#### [Exercise brief]
Copy each line below in which the string "data" occurs.

-=-=-=-=-

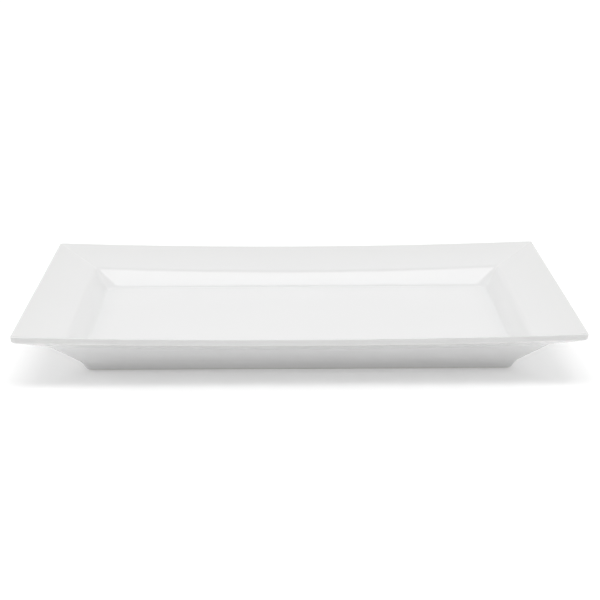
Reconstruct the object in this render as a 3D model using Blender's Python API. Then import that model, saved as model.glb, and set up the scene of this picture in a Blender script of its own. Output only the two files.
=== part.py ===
"""Rectangular porcelain serving platter with a wide sloping rim, a sunken well and a foot ring.

The fired body carries two coats of glaze. One runs over the well, the rim and the underside down to
the foot ring. The other lines the recess inside the foot ring. The ring's bearing face is left bare,
which is what parts the two coats.

Units are metres and +Z is up. The origin is on the table, under the middle of the platter. The long
side lies along X. Every section is drawn from its inset, the distance in from the rim's outer edge.
"""

from collections import namedtuple
from math import atan2, copysign, cos, pi, sin, tan

import bmesh
import bpy
from mathutils import Vector

# Overall size
LENGTH = 0.381
WIDTH = 0.254
HEIGHT = 0.0384  # of the rim's corners above the table, before the lip is rounded

# Rim, seen from above
RIM_RUN = 0.0317  # from the outer edge in to the crease at the top of the well
RIM_FALL = 0.0128  # from the outer edge down to the crease
RIM_EDGE = 0.0045  # thickness of the outer edge
EDGE_LEAN = 0.0004  # how far the edge's lower side stands in from its upper side
SIDE_SAG = 0.0031  # how much lower a long side is at its middle than at its ends
SIDE_DRAW = 0.0013  # how much further in a long side is at its middle than at its ends

# Well
WALL_RUN = 0.01045  # from the crease in to the edge of the floor
FLOOR_LEVEL = 0.0125
BASE_THICKNESS = 0.005

# Underside
BACK_LEAD = 0.010  # how far the bend behind the rim stands out from the crease
BACK_THICKNESS = 0.0052  # of the rim above that bend
KNEE_LEAD = 0.0016  # how far the knee above the foot stands out from the edge of the floor
KNEE_LEVEL = 0.0071
FOOT_TAPER = 0.0040  # how far the foot's outer wall leans in below the knee
FOOT_WIDTH = 0.006
RECESS_LEAN = 0.003  # how far the recess's wall leans in on its way up

# Corner radii, seen from above
RIM_CORNER = 0.0026
CREASE_CORNER = 0.0018
FLOOR_CORNER = 0.010
BACK_CORNER = 0.0025
FOOT_CORNER = 0.0025

# Length of wall that each rounded bend of the section takes up on either side
FLOOR_BEND = 0.0020
CREASE_BEND = 0.0025
LIP_BEND = 0.0013
EDGE_BEND = 0.0015
BACK_BEND = 0.0018
KNEE_BEND = 0.0022
FOOT_BEND = 0.0006
RECESS_BEND = 0.002
LEAST_BEND = 0.0001

# Glaze
GLAZE = 0.0004
GLAZE_CLEARANCE = 0.0003  # between the glaze's mesh and the body's
BARE_BAND = 0.0012  # height of foot ring left bare above the table

# Fineness of the facets
BEND_STEPS = 2
CORNER_STEPS = 4
LONG_SIDE_STEPS = 8
FLAT_MARGIN = 0.02  # width of the flat that a section draws at the floor and at the recess's roof

Bend = namedtuple("Bend", "inset height corner sag cut")


def floor_inset():
    return RIM_RUN + WALL_RUN


def knee_inset():
    return floor_inset() - KNEE_LEAD


def foot_inset():
    return knee_inset() + FOOT_TAPER


def recess_inset():
    return foot_inset() + FOOT_WIDTH


def rim_height(inset):
    """Height of the rim's upper face, at the platter's ends."""
    return HEIGHT - RIM_FALL * inset / RIM_RUN


def upper_bends():
    """Section of the glazed face, from the floor of the well out over the rim and down to the knee."""
    back_inset = RIM_RUN - BACK_LEAD
    back_height = rim_height(back_inset) - BACK_THICKNESS
    return [
        Bend(floor_inset() + FLAT_MARGIN, FLOOR_LEVEL, FLOOR_CORNER, 0, 0),
        Bend(floor_inset(), FLOOR_LEVEL, FLOOR_CORNER, 0, FLOOR_BEND),
        Bend(RIM_RUN, rim_height(RIM_RUN), CREASE_CORNER, 1, CREASE_BEND),
        Bend(0, HEIGHT, RIM_CORNER, 1, LIP_BEND),
        Bend(EDGE_LEAN, HEIGHT - RIM_EDGE, RIM_CORNER, 1, EDGE_BEND),
        Bend(back_inset, back_height, BACK_CORNER, 1, BACK_BEND),
        Bend(knee_inset(), KNEE_LEVEL, FOOT_CORNER, 0, KNEE_BEND),
    ]


def foot_bends():
    """The two edges of the bearing face."""
    return [
        Bend(foot_inset(), 0, FOOT_CORNER, 0, FOOT_BEND),
        Bend(recess_inset(), 0, FOOT_CORNER, 0, FOOT_BEND),
    ]


def recess_bends():
    """Section of the recess, from the top of its wall in to its roof."""
    roof_level = FLOOR_LEVEL - BASE_THICKNESS
    roof_inset = recess_inset() + RECESS_LEAN
    return [
        Bend(roof_inset, roof_level, FOOT_CORNER, 0, RECESS_BEND),
        Bend(roof_inset + FLAT_MARGIN, roof_level, FOOT_CORNER, 0, 0),
    ]


def at_height(lower, upper, height):
    """The point on the straight wall between two bends that is at a height above the table."""
    share = (height - lower.height) / (upper.height - lower.height)
    inset = lower.inset + (upper.inset - lower.inset) * share
    return Bend(inset, height, lower.corner, lower.sag, 0)


def direction(start, end):
    return Vector((end.inset - start.inset, end.height - start.height)).normalized()


def inward(heading):
    """The normal that points into the body. Sections run with the body on their left."""
    return Vector((-heading.y, heading.x))


def moved_corner(bend, before, after, shift_before, shift_after):
    """A bend, moved to where its two walls meet once each is shifted into the body."""
    turn = before.x * after.y - before.y * after.x
    normal_before = inward(before)
    normal_after = inward(after)
    inset = (shift_before * normal_after.y - shift_after * normal_before.y) / turn
    height = (shift_after * normal_before.x - shift_before * normal_after.x) / turn
    angle = atan2(turn, before.dot(after))
    cut = bend.cut - (shift_before + shift_after) / 2 * tan(angle / 2)
    return bend._replace(
        inset=bend.inset + inset,
        height=bend.height + height,
        cut=max(cut, LEAST_BEND),
    )


def shifted(bends, shifts):
    """A section with each wall moved into the body. There is one shift for each wall."""
    headings = [direction(*pair) for pair in zip(bends, bends[1:])]
    first = bends[0]
    last = bends[-1]
    push_first = inward(headings[0]) * shifts[0]
    push_last = inward(headings[-1]) * shifts[-1]
    moved = [first._replace(inset=first.inset + push_first.x, height=first.height + push_first.y)]
    for place in range(1, len(bends) - 1):
        walls = headings[place - 1], headings[place]
        moved.append(moved_corner(bends[place], *walls, shifts[place - 1], shifts[place]))
    moved.append(last._replace(inset=last.inset + push_last.x, height=last.height + push_last.y))
    return moved


def section_point(bend):
    return Vector((bend.inset, bend.height, bend.corner, bend.sag))


def toward(bend, neighbour):
    """The point on the wall to a neighbour where a bend begins."""
    start = section_point(bend)
    wall = Vector((neighbour.inset - bend.inset, neighbour.height - bend.height)).length
    return start.lerp(section_point(neighbour), bend.cut / wall)


def rounded(bends):
    """A section's points, with each bend between two walls eased into a curve."""
    points = [section_point(bends[0])]
    for before, bend, after in zip(bends, bends[1:], bends[2:]):
        enter = toward(bend, before)
        middle = section_point(bend)
        leave = toward(bend, after)
        for step in range(BEND_STEPS + 1):
            share = step / BEND_STEPS
            points.append(enter.lerp(middle, share).lerp(middle.lerp(leave, share), share))
    points.append(section_point(bends[-1]))
    return points


def quarter_arc(centre_x, centre_y, radius, quarter):
    for step in range(CORNER_STEPS + 1):
        angle = (quarter + step / CORNER_STEPS) * pi / 2
        yield centre_x + radius * cos(angle), centre_y + radius * sin(angle)


def ring_outline(inset, corner):
    """A rectangle with rounded corners, seen from above, with extra points along its long sides."""
    reach_x = LENGTH / 2 - inset - corner
    reach_y = WIDTH / 2 - inset - corner
    outline = []
    for quarter, side_x, side_y in ((0, 1, 1), (1, -1, 1), (2, -1, -1), (3, 1, -1)):
        outline += quarter_arc(side_x * reach_x, side_y * reach_y, corner, quarter)
        if quarter % 2 == 0:
            for step in range(1, LONG_SIDE_STEPS):
                along = side_x * reach_x * (1 - 2 * step / LONG_SIDE_STEPS)
                outline.append((along, side_y * (reach_y + corner)))
    return outline


def ring(point):
    """The points of one ring around the platter, let down and drawn in along the long sides."""
    inset, height, corner, sag = point
    half_length = LENGTH / 2 - inset
    for x, y in ring_outline(inset, corner):
        slack = sag * (1 - (x / half_length) ** 2)
        yield x, y - copysign(SIDE_DRAW * slack, y), height - SIDE_SAG * slack


def join(work, first, second):
    """Fills the band between two rings. Every skin splits its bands the same way, so that two skins
    that follow each other stay clear where the sag twists them."""
    for place in range(len(first)):
        following = (place + 1) % len(first)
        work.faces.new((first[place], first[following], second[following]))
        work.faces.new((first[place], second[following], second[place]))


def add_skin(work, points):
    """One ring for each point of a section, each joined to the next."""
    rings = [[work.verts.new(place) for place in ring(point)] for point in points]
    for first, second in zip(rings, rings[1:]):
        join(work, first, second)
    return rings


def finished_mesh(name, work):
    bmesh.ops.recalc_face_normals(work, faces=work.faces)
    mesh = bpy.data.meshes.new(name)
    work.to_mesh(mesh)
    work.free()
    mesh.shade_smooth()
    mesh.set_sharp_from_angle(angle=pi / 6)
    return mesh


def solid_mesh(name, section):
    """A solid whose section runs from the middle of its top to the middle of its underside."""
    work = bmesh.new()
    rings = add_skin(work, section)
    work.faces.new(rings[0])
    work.faces.new(rings[-1])
    return finished_mesh(name, work)


def coat_mesh(name, face, back):
    """A coat between two sections, each running from the platter's middle out to the coat's hem."""
    work = bmesh.new()
    face_rings = add_skin(work, face)
    back_rings = add_skin(work, back)
    work.faces.new(face_rings[0])
    work.faces.new(back_rings[0])
    join(work, face_rings[-1], back_rings[-1])
    return finished_mesh(name, work)


def material(name, color, roughness):
    made = bpy.data.materials.new(name)
    made.use_nodes = True
    shader = made.node_tree.nodes["Principled BSDF"]
    shader.inputs["Base Color"].default_value = (*color, 1)
    shader.inputs["Roughness"].default_value = roughness
    shader.inputs["Metallic"].default_value = 0
    return made


def add_part(mesh, look):
    mesh.materials.append(look)
    part = bpy.data.objects.new(mesh.name, mesh)
    bpy.context.scene.collection.objects.link(part)
    return part


def add_body():
    """The fired body. It lies under the glaze everywhere but on the foot ring's bearing face."""
    bends = upper_bends() + foot_bends() + recess_bends()
    shifts = [GLAZE + GLAZE_CLEARANCE] * (len(bends) - 1)
    bearing_face = len(upper_bends())
    shifts[bearing_face] = 0
    look = material("bare_porcelain", (0.86, 0.84, 0.80), 0.75)
    return add_part(solid_mesh("porcelain_body", rounded(shifted(bends, shifts))), look)


def coat_sections(bends):
    """The outer face of a coat of glaze, and its back."""
    back = shifted(bends, [GLAZE] * (len(bends) - 1))
    return rounded(bends), rounded(back)


def add_glaze_coat():
    """The glaze over the well, the rim and the underside, down to the bare band of the foot ring."""
    upper = upper_bends()
    outer_edge = foot_bends()[0]
    hem = at_height(outer_edge, upper[-1], BARE_BAND)
    face, back = coat_sections(upper + [hem])
    look = material("white_glaze", (0.93, 0.93, 0.93), 0.08)
    return add_part(coat_mesh("glaze_coat", face, back), look)


def add_base_glaze():
    """The glaze inside the foot ring, on the recess's wall and roof."""
    recess = recess_bends()
    inner_edge = foot_bends()[1]
    hem = at_height(inner_edge, recess[0], BARE_BAND)
    face, back = coat_sections([hem] + recess)
    look = material("base_white_glaze", (0.92, 0.92, 0.92), 0.10)
    return add_part(coat_mesh("base_glaze", face[::-1], back[::-1]), look)


def clear_scene():
    for found in list(bpy.data.objects):
        bpy.data.objects.remove(found)


def main():
    clear_scene()
    add_body()
    add_glaze_coat()
    add_base_glaze()


main()
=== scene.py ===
from collections import namedtuple
from math import atan2, copysign, cos, pi, sin, tan

import bmesh
import bpy
import numpy as np
from bpy.props import FloatProperty, FloatVectorProperty, IntProperty, PointerProperty
from bpy.types import Operator, Panel, PropertyGroup
from mathutils import Matrix, Vector


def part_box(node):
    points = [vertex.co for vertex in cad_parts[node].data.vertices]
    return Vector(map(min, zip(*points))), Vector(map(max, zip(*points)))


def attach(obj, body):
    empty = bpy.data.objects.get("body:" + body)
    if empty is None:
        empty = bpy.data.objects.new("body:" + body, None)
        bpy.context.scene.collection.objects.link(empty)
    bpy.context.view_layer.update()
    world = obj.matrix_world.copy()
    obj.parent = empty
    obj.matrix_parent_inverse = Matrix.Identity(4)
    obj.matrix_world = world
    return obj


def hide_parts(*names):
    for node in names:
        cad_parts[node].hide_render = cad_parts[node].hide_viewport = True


bl_info = {
    "name": "Porcelain platter",
    "version": (1, 0, 0),
    "blender": (4, 5, 0),
    "location": "3D View > Sidebar > Platter",
    "description": "Builds a glazed rectangular serving platter on a plain studio stage",
    "category": "Add Mesh",
}

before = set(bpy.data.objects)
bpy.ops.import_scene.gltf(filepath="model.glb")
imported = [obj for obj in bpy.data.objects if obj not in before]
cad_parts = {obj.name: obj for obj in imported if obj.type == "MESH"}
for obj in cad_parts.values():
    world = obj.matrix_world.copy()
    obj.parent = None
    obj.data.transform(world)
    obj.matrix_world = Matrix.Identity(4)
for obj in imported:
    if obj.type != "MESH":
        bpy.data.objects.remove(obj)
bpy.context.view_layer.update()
COAT_LOW, COAT_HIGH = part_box("glaze_coat")

ROOT = "root"
EDGE_DROP = 0.0001  # what the rounding of the lip takes off each side of the rim's outline
LIP_DROP = 0.00034  # what it takes off the rim's height

# One wall of the section meets the next at a bend. The walls run from the middle of the platter's top
# out over the rim and back under it to the middle of the underside, with the body on their left.
# - inset and height: the bend's place, in from the rim's outer edge and up from the table
# - corner: the radius of the platter's corners there, seen from above
# - sag: 1 where the long sides sag and 0 where they are straight
# - pool and thin: how far the glaze has pooled in the bend or drawn thin over it
# - cut: the length of wall that its rounding takes up on either side
Bend = namedtuple("Bend", "inset height corner sag pool thin cut")
FREE_END = 0.0  # the cut of a section's end, which isn't rounded

# Sockets of a Mix node that is set to mix colours
MIX_SHARE = 0
MIX_FIRST = 6
MIX_SECOND = 7
MIX_RESULT = 2

# Finish of the glaze
GLASS_IOR = 1.5
POOL_SHARPNESS = 2.5  # the higher, the closer the pooled tint keeps to its bend
THIN_SHARPNESS = 1.5
WIPE_SIZE = 0.045  # length of a wiping mark
SPECK_SHARE = 0.14  # share of the cells that hold a speck
SPECK_RADIUS = 0.022  # as a share of the cells' spacing

# Finish of the bare porcelain
RUB_SIZE = 0.012  # size of a rubbed patch
GRAIN_LIGHTEST = 1.04
GRAIN_SHADE = 0.14  # how much darker the grain's darkest spots are
GRAIN_ROUGHNESS = 0.12  # roughness that the grain adds

WHITE = (1.0, 1.0, 1.0, 1.0)
FLOOR_ROUGHNESS = 0.9
SENSOR_WIDTH = 36.0  # in millimetres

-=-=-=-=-

#### [Solution for this problem]
    mesh = bpy.data.meshes.new(name)
    made = bpy.data.materials.new(name)
    part = bpy.data.objects.new(mesh.name, mesh)
    for found in list(bpy.data.objects):
        bpy.data.objects.remove(found)
    points = [vertex.co for vertex in cad_parts[node].data.vertices]
    empty = bpy.data.objects.get("body:" + body)
        empty = bpy.data.objects.new("body:" + body, None)
before = set(bpy.data.objects)
imported = [obj for obj in bpy.data.objects if obj not in before]
    obj.data.transform(world)
        bpy.data.objects.remove(obj)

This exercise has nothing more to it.